Due anni dopo – con la presentazione di Harmony of Difference alla Biennale del Whitney – Washington va oltre, proponendo versioni diverse della stessa melodia in tutte e sei le composizioni dell’EP. «La mia speranza era di mostrare alla gente la bellezza delle nostre differenze attraverso le armonie create mescolando musiche diverse», diceva in un comunicato diffuso insieme all’album.

Voglio fare musica che sia più grande della politica

Il materiale a cui sta lavorando adesso – Heaven and Earth, il suo prossimo album, esce a giugno – sposa l’estetica big band di Epic e Harmony con le tonalità oscure e gli orizzonti sconfinati di capolavori come Spiritual Unity di Albert Ayler e Live-Evil di Miles Davis. Per riuscirci non può permettersi di affrontare direttamente questioni socio-politiche: la cronaca ombreggia l’album ma non lo oscura mai completamente. «Sono cose che mi colpiscono in profondità, ma non lascio che mi consumino», spiega. «Una persona come Donald Trump non può influenzare il modo in cui amo i miei fratelli. O cosa penso dei miei vicini. Voglio fare musica che sia più grande della politica, se ti dedichi troppo all’attualità finisci per perderti».

L’arte di Kamasi Washington è ricerca di una vibrazione superiore, al di là dell’ansia e dei tweet provocatori.
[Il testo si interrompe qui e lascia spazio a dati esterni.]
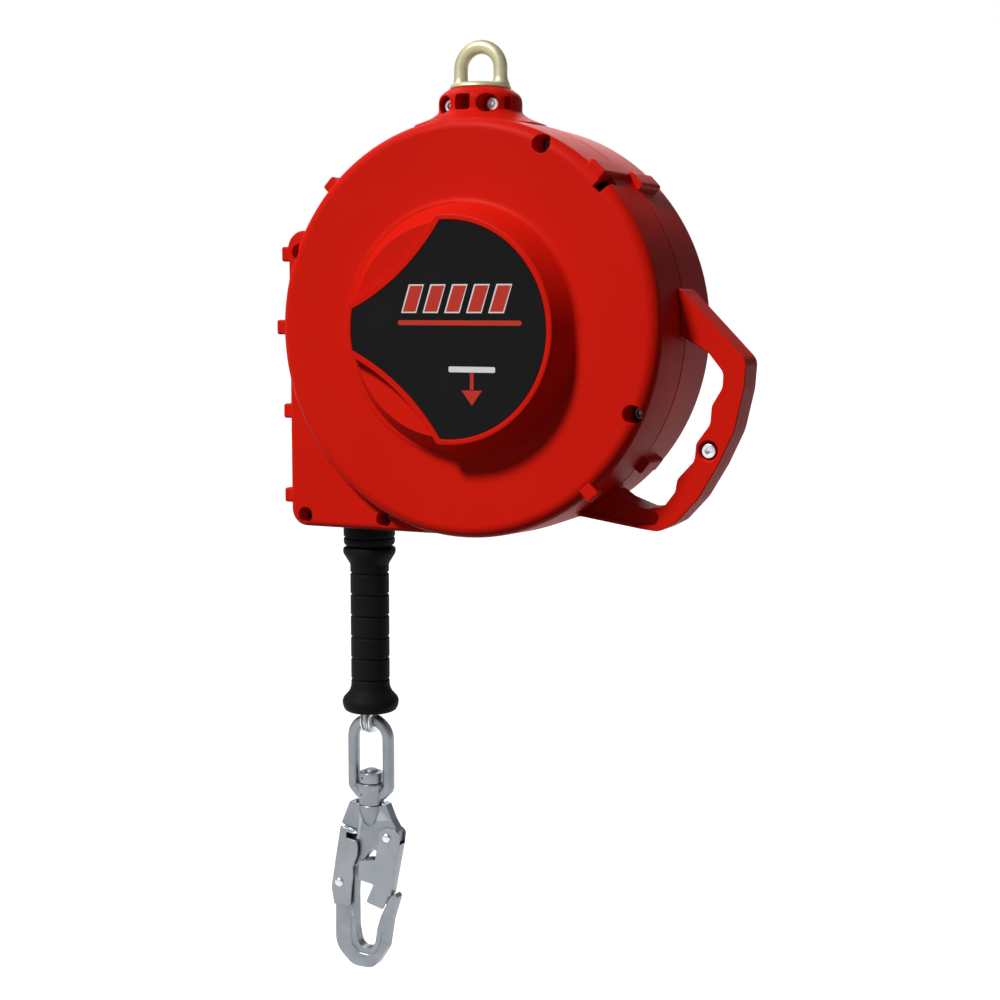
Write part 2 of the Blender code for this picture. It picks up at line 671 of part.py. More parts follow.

Mentre la gente si divide in razze e gruppi politici, Washington vuole mostrarci un’umanità buona e l’innocenza un po’ bambinesca sommersa dalla sfiducia generale e dalla sofferenza sociale. È un intenzione percepibile ascoltando brani catartici come The Rhythm Changes e la vulcanica Askim. È nello swing maestoso di Humility e nella caleidoscopica Truth. È per queste canzoni che è il musicista più chiacchierato del jazz mainstream.

Per Kamasi, però, è solo l’inizio. «Mi sento libero di suonare quello che voglio», dice. «Sono arrivato al punto in cui tutte le parole che voglio dire passano per il mio sassofono».